Working on Your Offense
Working on your offense in foosball when you are alone is a lot easier than working on your defense (which we will cover next). In foosball, possession of the ball is the number one priority and the ultimate concern.
If you go back to the videos you watched, odds are you saw much more than just shooting. You also saw passing, dribbling (moving the ball along the same line) and other offensive strategy patterns. All of these are things you can work on by yourself.
In terms of passing, pick out an area on the foosball table—a spot to which you want to pass the ball. Then, using one of the men you control with your offensive handles, continue practicing to pass the ball to that spot until you can do it consistently—at least 8 out of 10 times.
When finished mastering that spot, pick out another spot on the table and repeat this process. Most championship foosball players spend hours working on techniques such as this, which is what makes them some of the finest players on the globe.
Working on Your Defense
Working on your foosball defense when alone is not as easy as working on your offense, but it is not impossible either. One of the best things you can do in terms of defense is to work on your footwork around the table.
When playing singles matches in foosball, you will constantly be forced to move from the offensive to the defensive handles. This requires a lot of quickness and great footwork.
You should never step over your foot when moving from offense to defense. Instead you should shuffle quickly without taking your eye off the ball and the other player’s hands.

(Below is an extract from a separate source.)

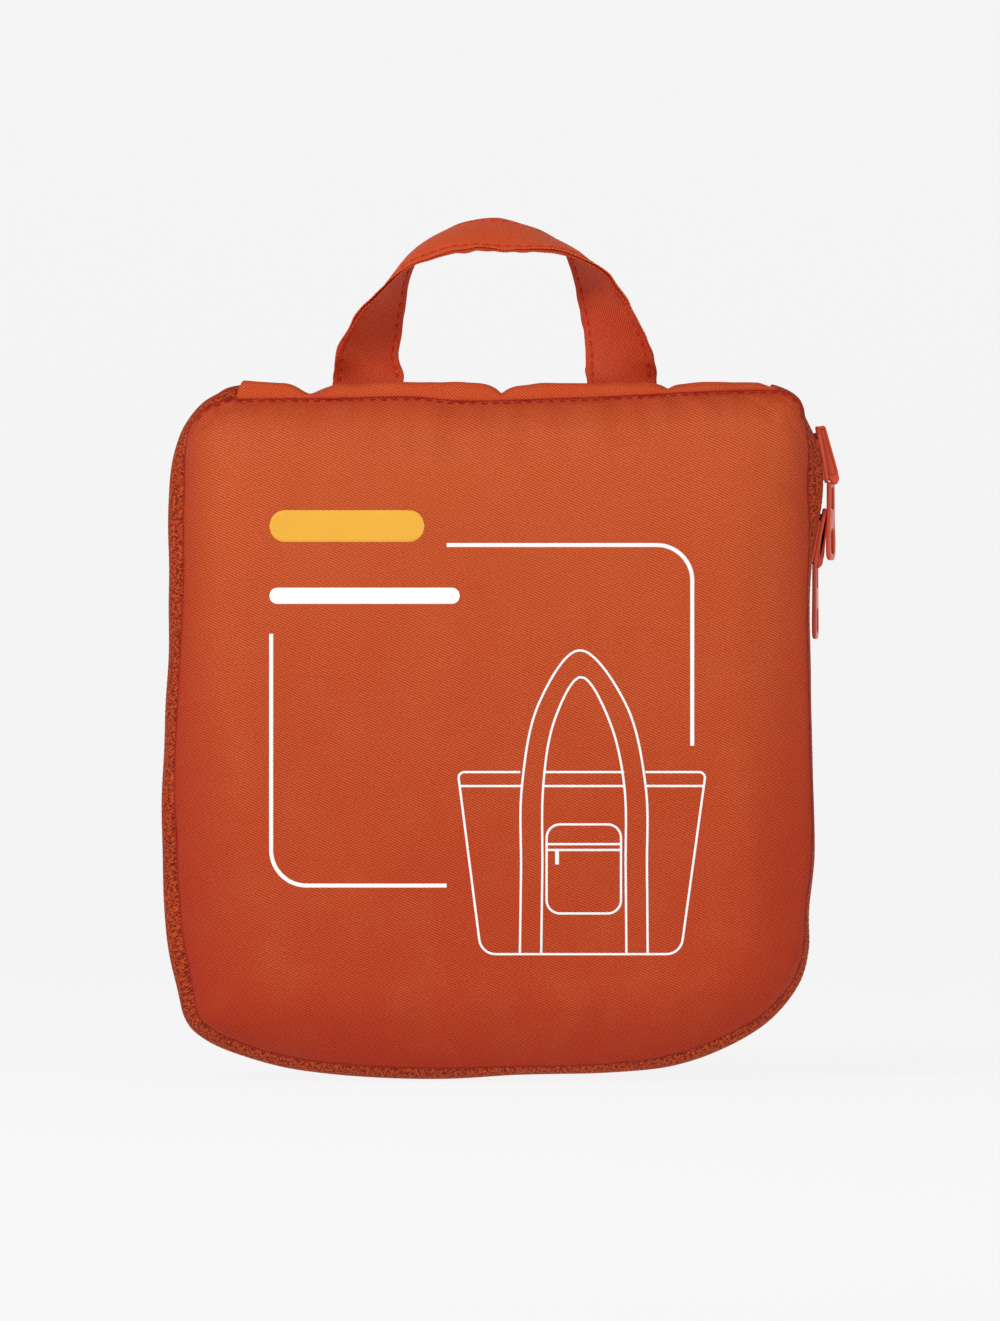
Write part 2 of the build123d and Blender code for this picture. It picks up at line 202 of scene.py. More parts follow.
def new_object(name, data):
    obj = bpy.data.objects.new(name, data)
    scene.collection.objects.link(obj)
    return obj


def new_mesh(name, points, faces):
    mesh = bpy.data.meshes.new(name)
    mesh.from_pydata(np.asarray(points, float).tolist(), [], [[int(v) for v in face] for face in faces])
    mesh.polygons.foreach_set("use_smooth", np.full(len(mesh.polygons), True))
    return mesh


def corner_points(mesh):
    """The number of the point at each face corner."""
    corners = np.zeros(len(mesh.loops), np.int32)
    mesh.loops.foreach_get("vertex_index", corners)
    return corners


def take_result(obj):
    """The points and face corners that the object's modifier gives. The object goes."""
    mesh = obj.evaluated_get(bpy.context.evaluated_depsgraph_get()).to_mesh()
    points, corners = np.zeros(len(mesh.vertices) * 3, np.float32), corner_points(mesh)
    mesh.vertices.foreach_get("co", points)
    bpy.data.objects.remove(obj)
    return points.reshape(-1, 3).astype(float), corners


def make(name, points, faces, material, slot, uv=None, body=None, sharp=None):
    """A mesh object of the bag. Its uv is its cloth's flat layout; edges past the sharp angle stay sharp."""
    mesh = new_mesh(name, np.asarray(points, float) * MM, faces)
    if sharp:
        mesh.set_sharp_from_angle(angle=math.radians(sharp))
    if uv is not None:
        layer = mesh.uv_layers.new(name="cloth")
        flat = (np.asarray(uv, float) * MM)[corner_points(mesh)]
        layer.data.foreach_set("uv", flat.astype(np.float32).ravel())
    mesh.materials.append(material)
    obj = new_object(name, mesh)
    if body:
        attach(obj, body)
    return obj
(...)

Continue practicing this quick shuffle until you can move effortlessly from offense to defense without having to look down and spot up the handles. This will save you a lot of time and put you in a great position to block shots.
Also, continue watching videos to come up with a defensive strategy you are comfortable with—one that is not too difficult that will also throw your opponent off-guard.
In the same way you worked on offensive passing and dribbling drills you can also practice shooting from different angles and with different men. This is the best way to improve your shooting speed and accuracy and the number one way to pile up the points on your opponent.
When working on your shooting skills, practice hitting the ball at an angle and making the laws of physics your friend. Through your offensive practice drills, specifically the dribble or the lateral pass, you can perfect catching the ball as it is passed to you.
Continue doing this until you get the ball as stationary and immobile as possible. From there, you can work on a variety of shot types, such as the straight-on shot, the oblique shot, in which you merely graze the ball to pick up the perfect spin, and bank shots off other players. By practicing in this way you can perfect all your shots and become a very dangerous opponent for anyone.
Put It All Together
Once you have practiced—and hopefully perfected—your posture, grip, footwork, passing, shooting and defense, you’ll be ready to put it all together into a single solo practice session.
Start the session by doing some stretches to limber up your legs and your wrists, and then move quickly into your posture and footwork drills, keeping your eyes fixed and your knees slightly bent.
Next, practice a few defensive setups and then move into your passing, dribbling and shooting. Doing this repeatedly for about 20-30 minutes each day will have you quickly climbing the ladder to foosball super stardom.
Whether you just want to get better for your next frat party foosball tournament or you’re competing at the highest level for cash and prizes, being alone should never preclude you from practicing your foosball skills.